Tunable high frequency seawater antenna
Ling, Sze Ling
Date of Issue2016
School of Electrical and Electronic Engineering
This research is on the study and design of a tunable high frequency (HF) seawater antenna for military applications. HF is for the range of radio frequencies between 3 MHz to 30 MHz. This corresponds to a wavelength of 100 m to 10 m. Since the physical size of an antenna is determined by its wavelength, approximately half a wavelength, λ/2, the size of the HF antenna is large and requires significant amount of space for installation and implementation. In a small island such as Singapore where land space is limited, operation of HF communications becomes a challenge. The objective of this research is to design and implement a tunable HF antenna that requires minimum amount of land space.
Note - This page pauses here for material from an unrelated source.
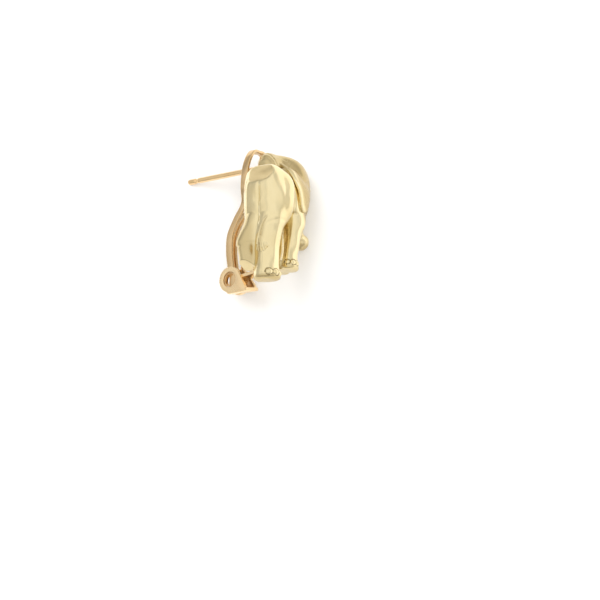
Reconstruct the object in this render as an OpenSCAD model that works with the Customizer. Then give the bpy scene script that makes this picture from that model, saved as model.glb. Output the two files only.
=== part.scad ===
// A cast elephant earring with a straight ear post and a hinged omega clip.
// It is drawn as it is worn: +X is the front, +Y is the side of the head, +Z is up,
// the back of the figure is ground flat at x = 0, and the post and clip stand at y = 0.
// lay_down() then turns the whole earring onto its side, as it lies on a table.

/* [Figure] */
// Thickness of the cast wall over the hollow back
wall = 1.0; // [0.8:0.1:1.3]
// Radius of the ball at the tip of the trunk
trunk_tip_r = 1.15; // [0.9:0.05:1.3]
// Thickness of the near ear
ear_thick = 0.7; // [0.5:0.1:0.9]

/* [Ear post] */
// Diameter of the post
post_d = 0.8; // [0.7:0.05:0.9]
// Distance from the figure's back to the tip of the post
post_reach = 13.8; // [11:0.1:13.8]
// Height of the post above the sole of the standing hind foot
post_z = 17.9; // [17:0.1:17.9]
// Distance from the tip of the post to its groove
groove_back = 1.7; // [1.2:0.1:2.5]
// Depth of the groove
groove_depth = 0.12; // [0.08:0.02:0.16]

/* [Hinge] */
// Height of the hinge axis above the sole of the standing hind foot
pivot_z = 2.1; // [2:0.05:2.2]
// Distance of the hinge axis behind the figure's back
pivot_back = 5.1; // [5:0.05:5.3]
// Radius of the round end of each hinge ear
ear_r = 1.85; // [1.7:0.05:1.9]
// Radius of the hole in each hinge ear
hole_r = 1.1; // [1.0:0.05:1.2]
// Thickness of the hinge strip
strip_t = 0.5; // [0.4:0.05:0.6]
// Clear width between the two ears
ear_gap = 1.7; // [1.6:0.1:2.2]
// Width of the bar that runs from the hinge to the front leg
bar_w = 1.8; // [1.8:0.1:2.2]

/* [Clip] */
// Width of the clip's flat wire, front to back
wire_w = 1.1; // [0.9:0.05:1.2]
// Thickness of the clip's flat wire
wire_t = 0.44; // [0.36:0.02:0.5]
// Play between each pivot stub and its hole, on the radius
pivot_play = 0.05; // [0.03:0.01:0.08]
// Wall of the ring at each end of the clip's wire
stub_wall = 0.15; // [0.12:0.01:0.3]

/* [Hidden] */
pale_gold = [0.86, 0.77, 0.48];
warm_gold = [0.90, 0.70, 0.40];

// Turns that lay the earring on the tip of its post, its head and its trunk, and the shift
// that puts the lowest points on the table and the middle of the whole over the origin
lay_spin = -89.79;
lay_tip = -20.95;
lay_shift = [3.253, -10.275, 5.128];

round_steps = 48;
solder_gap = 0.03;
post_r = post_d / 2;
pad_r = 1.1;
// Where the post's inner end and the hinge strip's end meet the figure
post_seat_x = 2.2;
bar_seat_x = 2.8;
bar_seat_z = 2.85;
// Back and front end of each hinge ear's foot, front end of the strip under them, and how much
// higher the strip's far side is
ear_foot_back = -5.4;
ear_foot_front = -2.3;
strip_front = -2.0;
strip_rise = 0.45;
// Back end of the bar, and the tab that stands up from the far ear
bar_start_x = -3.95;
bar_start_z = 2.15;
tab_x = -4.5;
tab_w = 0.6;
tab_top = 4.35;
// Distance of the tab's lower end over the hole
tab_over = 0.2;
// Front edge of each hinge ear: its height over the foot, and how far it leans forward
ear_edge = 0.7;
ear_lean = 0.05;
// Angles about the pivot at which each ear's straight edges meet its round end
ear_meet_front = 24;
ear_meet_back = 200;
// Solid pad on the front leg that the bar is soldered to: its depth, height and start below the bar
leg_pad = [1.2, 1.3];
leg_pad_below = 0.5;

ear_half = ear_thick / 2;

// Rows of a loft that is cut level: centre x, centre y, height, half width in x, half width in y, turn
standing_hind_leg = [
    [4.15, -4.30, 0.00, 1.60, 1.60, 0],
    [4.15, -4.30, 0.40, 1.88, 1.88, 0],
    [4.15, -4.30, 1.30, 1.80, 1.80, 0],
    [4.15, -4.28, 2.60, 1.66, 1.66, 0],
    [4.15, -4.20, 4.60, 1.68, 1.68, 0],
    [4.25, -4.05, 6.80, 1.78, 1.80, 0],
    [4.35, -3.65, 9.00, 2.00, 2.05, 0],
    [4.00, -3.10, 11.5, 1.90, 1.90, 0],
    [3.60, -2.60, 13.5, 1.00, 1.00, 0]];
lifted_hind_leg = [
    [1.30, -5.00, 1.90, 0.95, 1.00, 0],
    [1.30, -5.05, 2.35, 1.20, 1.25, 0],
    [1.25, -5.10, 3.40, 1.20, 1.25, 0],
    [1.20, -5.35, 4.60, 1.20, 1.25, 0],
    [1.25, -5.50, 5.60, 1.35, 1.30, 0],
    [1.50, -5.10, 7.00, 1.35, 1.35, 0],
    [1.90, -4.30, 8.60, 1.60, 1.60, 0],
    [2.40, -3.30, 11.0, 1.80, 1.80, 0],
    [2.80, -2.80, 13.0, 1.00, 1.00, 0]];
near_front_leg = [
    [4.20, 0.50, 2.30, 1.15, 1.20, 0],
    [4.20, 0.50, 2.65, 1.42, 1.45, 0],
    [4.20, 0.50, 3.50, 1.35, 1.38, 0],
    [4.15, 0.80, 5.00, 1.20, 1.20, 0],
    [4.05, 1.42, 7.50, 1.30, 1.35, 0],
    [3.90, 2.00, 9.50, 1.65, 1.75, 0],
    [3.50, 2.30, 11.5, 1.70, 1.80, 0],
    [3.20, 2.40, 13.5, 1.00, 1.00, 0]];
far_front_leg = [
    [1.50, 2.25, 2.60, 0.90, 0.95, 0],
    [1.50, 2.25, 3.00, 1.15, 1.20, 0],
    [1.50, 2.25, 4.00, 1.05, 1.10, 0],
    [1.60, 2.30, 6.50, 1.00, 1.05, 0],
    [1.80, 2.30, 9.00, 1.30, 1.40, 0],
    [2.00, 2.40, 11.5, 1.50, 1.60, 0]];
trunk = [
    [2.60, 5.25, 6.60, 0.40, 0.45, 0],
    [2.60, 5.10, 7.40, 0.95, 1.00, 0],
    [2.60, 4.70, 8.20, 1.00, 1.00, 0],
    [2.60, 4.20, 9.20, 1.05, 1.05, 0],
    [2.60, 3.95, 10.4, 1.20, 1.20, 0],
    [2.55, 4.10, 12.0, 1.40, 1.35, 0],
    [2.50, 4.40, 14.0, 1.80, 1.50, 0]];
tail = [
    [4.10, -5.75, 4.00, 0.15, 0.15, 0],
    [4.10, -5.80, 5.00, 0.56, 0.48, 0],
    [4.05, -5.80, 5.90, 0.58, 0.47, 0],
    [4.00, -5.70, 6.80, 0.36, 0.36, 0],
    [4.15, -5.45, 8.60, 0.40, 0.42, 0],
    [4.00, -5.25, 10.5, 0.40, 0.45, 0],
    [3.70, -4.95, 13.0, 0.40, 0.45, 0]];
near_ear = [
    [5.50, 2.30, 10.9, 0.6 * ear_half, 0.30, 12],
    [5.43, 2.51, 11.4, ear_half, 0.80, 12],
    [5.43, 2.62, 12.4, ear_half, 1.30, 12],
    [5.42, 2.57, 14.2, ear_half, 1.60, 12],
    [5.05, 2.06, 15.7, ear_half, 1.70, 14],
    [4.40, 1.60, 16.9, ear_half, 1.60, 16],
    [3.05, 1.25, 17.7, 0.9 * ear_half, 1.25, 20],
    [2.50, 1.00, 18.2, 0.4 * ear_half, 0.60, 20]];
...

It is well known that the electrical conductivity of seawater is around 4 S/m. The idea is to make use of seawater to design an antenna such that the antenna can be “switched on” or “off” at will. By varying the length of the water stream, the frequency of the antenna can be varied. Along the coast or at sea, the implementation of the tunable seawater antenna is simple and practical. On land, such antennas can be implemented in reservoirs or as water features by altering the electrical properties of the water. Simulation results for the monopole antenna was presented at the HF band. The characteristics of the ferrite coil are being examined and analyzed. By varying the outer radius, core radius and the permeability of the ferrite coil, the performance of the antenna will also be varied. Different stream lengths will cause different resonant frequencies response of the seawater monopole antenna. The proposed seawater monopole antenna meets the benefit of tunability. The performance of the seawater monopole antenna improves when the radius of the water stream increases. The seawater bend monopole antenna has a lower resonant frequency due to the additional length of the bend. The seawater monopole antenna including the falling water droplets that was observed in the experiment does not has any effect on the performance of the seawater antenna.